Lack of experience or budget didn’t slow the Palumbo brothers down. After three years, their Invader is finally finished and the boys are already ankle-deep in fish blood and cray legs.



How’s life on the WA coast?

We’re only 5km from the coast and it’s a short trip to Garden, Carnac and Rottnest islands. Just over two hours away, there are awesome fishing towns such as Jurien Bay and Cervantes.


Talk about your tackle.

We love diving, so crays and demersal species (groundfish) are always on the menu. Our biggest cray, so far, is 2.5kg. As far as undersea weaponry goes, we use Rob Allen Tuna spearguns — 1100 and 1200 — and Odysseus cray loops. We do a lot of jigging in 30m-50m of water, and at dawn and dusk we hit up the inshore reefs. Our go-to combo would be a Saltiga 4000 with a 6’8” Grappler. It does it all — including a couple of 30lb dhufish in one weekend at Leeman.



Boat: Caribbean
Model: Invader 520
Owners: Josh (left) and Zac Palumbo
Occupations: Ex-student/ Bunnings workie and rigger
Live: Munster, Western Australia



Tell us about your beastie rebuild.

She’s a Caribbean Invader 520. We didn’t know too much about the boat when we got her off Gumtree for $1300. She didn’t have a model name, HIN number or WA rego. But she did have nice lines and we wanted a runabout-style boat that was also seaworthy.
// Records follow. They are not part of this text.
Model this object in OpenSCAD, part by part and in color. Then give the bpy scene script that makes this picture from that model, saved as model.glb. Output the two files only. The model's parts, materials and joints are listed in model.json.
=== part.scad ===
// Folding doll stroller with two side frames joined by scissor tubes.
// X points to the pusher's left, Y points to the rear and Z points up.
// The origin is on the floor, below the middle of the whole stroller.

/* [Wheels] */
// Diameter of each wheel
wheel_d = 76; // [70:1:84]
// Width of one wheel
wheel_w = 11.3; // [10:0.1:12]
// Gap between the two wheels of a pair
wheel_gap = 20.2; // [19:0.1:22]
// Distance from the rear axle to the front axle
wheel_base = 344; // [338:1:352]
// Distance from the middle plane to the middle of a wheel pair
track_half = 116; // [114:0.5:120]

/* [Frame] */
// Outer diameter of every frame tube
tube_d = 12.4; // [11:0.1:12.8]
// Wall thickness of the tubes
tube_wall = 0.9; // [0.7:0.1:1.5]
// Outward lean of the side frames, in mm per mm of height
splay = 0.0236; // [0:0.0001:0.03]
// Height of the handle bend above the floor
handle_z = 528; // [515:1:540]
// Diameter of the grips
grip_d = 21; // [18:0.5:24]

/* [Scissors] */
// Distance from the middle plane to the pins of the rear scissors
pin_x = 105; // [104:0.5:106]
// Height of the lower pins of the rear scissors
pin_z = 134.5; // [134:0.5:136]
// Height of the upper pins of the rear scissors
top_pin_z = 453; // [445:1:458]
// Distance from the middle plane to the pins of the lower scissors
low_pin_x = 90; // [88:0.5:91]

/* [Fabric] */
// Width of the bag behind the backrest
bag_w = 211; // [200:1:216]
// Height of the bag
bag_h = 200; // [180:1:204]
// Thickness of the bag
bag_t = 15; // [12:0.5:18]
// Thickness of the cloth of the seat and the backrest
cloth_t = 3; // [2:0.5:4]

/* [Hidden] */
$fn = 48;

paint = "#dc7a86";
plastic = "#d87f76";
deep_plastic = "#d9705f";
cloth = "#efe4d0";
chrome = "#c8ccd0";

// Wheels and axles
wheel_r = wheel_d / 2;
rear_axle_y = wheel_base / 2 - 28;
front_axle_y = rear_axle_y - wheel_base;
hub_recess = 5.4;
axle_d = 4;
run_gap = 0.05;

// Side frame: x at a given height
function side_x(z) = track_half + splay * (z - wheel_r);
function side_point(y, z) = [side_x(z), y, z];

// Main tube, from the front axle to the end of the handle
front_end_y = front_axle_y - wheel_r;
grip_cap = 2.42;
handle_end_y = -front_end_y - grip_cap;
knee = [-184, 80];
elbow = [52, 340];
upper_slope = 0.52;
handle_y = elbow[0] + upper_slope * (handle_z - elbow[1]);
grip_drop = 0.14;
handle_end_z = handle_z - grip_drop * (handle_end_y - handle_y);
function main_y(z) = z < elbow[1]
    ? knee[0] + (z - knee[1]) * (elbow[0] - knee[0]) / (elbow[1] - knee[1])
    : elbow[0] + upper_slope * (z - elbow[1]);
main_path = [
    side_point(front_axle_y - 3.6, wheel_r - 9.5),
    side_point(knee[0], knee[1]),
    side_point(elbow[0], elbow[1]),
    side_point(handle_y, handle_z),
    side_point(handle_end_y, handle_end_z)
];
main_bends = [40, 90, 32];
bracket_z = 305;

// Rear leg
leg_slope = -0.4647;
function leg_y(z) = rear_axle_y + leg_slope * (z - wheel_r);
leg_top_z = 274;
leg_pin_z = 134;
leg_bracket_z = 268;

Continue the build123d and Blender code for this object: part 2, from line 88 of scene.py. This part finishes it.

The Invader had fully rotten stringers and a soft transom. The boys ended up with a shell and trailer — and a big rebuild ahead, starting with new stringers and a 95L fuel tank.




1. The dash panel was extended all the way to the floor.



2. Strong and simple, the new rig starts to take shape.



3. Removing the rotten transom.



4. The floor was replaced with 18mm marine ply.



5. Side pockets run full length for fins and spearguns.



Risky move — did it pay off?

Not initially. We discovered the boat had fully rotten stringers and a soft transom. It essentially left us with a shell and trailer — and a big rebuild ahead. We started with a new stringer pattern and floor, adding bulkheads up the front. We did it the old-school way, using a combination of 12/18mm marine ply and polyester resin, two-pack paint straight off the gun and flowcoat, brushed and rolled on. While we were at it, we modified the dash panel for flush-mounted instruments and displays, and extended it to the floor. We fitted an anchor well, side pockets and a 95L underfloor fuel tank to maximise our deck space. After that, she started to look like a boat!



That’s a bloody big job — how long were you on the tools?

It took more than three years, all up. We spent six months sanding and stripping her, then another year rebuilding the transom and stringers, working one to two days a week. So, about a year and a half of actual work.

Now she’s on the water, was it all worth it?

Absolutely. The ride is soft and dry, and the hull is stable in most conditions. She’s small enough to manage easily — even beach launch — but big enough to head offshore with the big boys. We’ve taken her 24nm offshore. We’re super stoked with the old-school looks combined with a modern refit.



Describe her in five words.

Old-school, unique, reliable, soft and versatile.

What other gear are you running?

A Lowrance Elite Ti9 with TM150 transducer, Fusion stereo system and dual batteries. There’s a 1500 GPH bilge below deck and 360 GPH above to keep the deck dry. We also fitted custom stainless grab rails and swim platforms that complement the style of the boat.


Let’s talk dollars and cents. Hopefully your girlfriend isn’t reading this.

With motor, she owes us around $35,000. We spent between $6000 and $8000 on fibreglassing and materials, but saved some coin using Dad’s sandblaster and spray painter — he restores old cars. Then it cost $1500 to get the trailer up to scratch (new bearings, tyres, axles, rollers, checker plate guards). Throw in another $5000 on the fit-out, plus more for the fuel tank, a new windscreen… and then we needed a new motor.



Tell us about the donk.

The old 115HP E-TEC clearly had a lifetime of abuse. So we upgraded to a 2019 Suzuki DF140 running a 19-inch prop. It pushes the boat to 38 knots, but can cruise on 25 knots at 4000RPM.



Any tips for first-time builders?

Have a go. We had no prior experience, but learned along the way with a bit of help from a local shipwright. Approach your project with a plan of how you want it to look and research as many other boats as you can for inspiration. And prep is everything. We primed and sanded the hull three times before painting. It was hard work, but it paid off in the end. Be prepared to get itchy. Now that we’ve done one, we’ll definitely do another, bigger, boat.



1. Good storage with drainage and a bloody strong handrail.



2. The boys gave the trailer a $1500 overhaul.



3. The DF140 Suzuki pushes the Invader to 38 knots.



4. This tale had a happy ending.



The Captain salutes you, boys. Chatting with you brought back good memories of the old Nub Tub – and a few nightmares!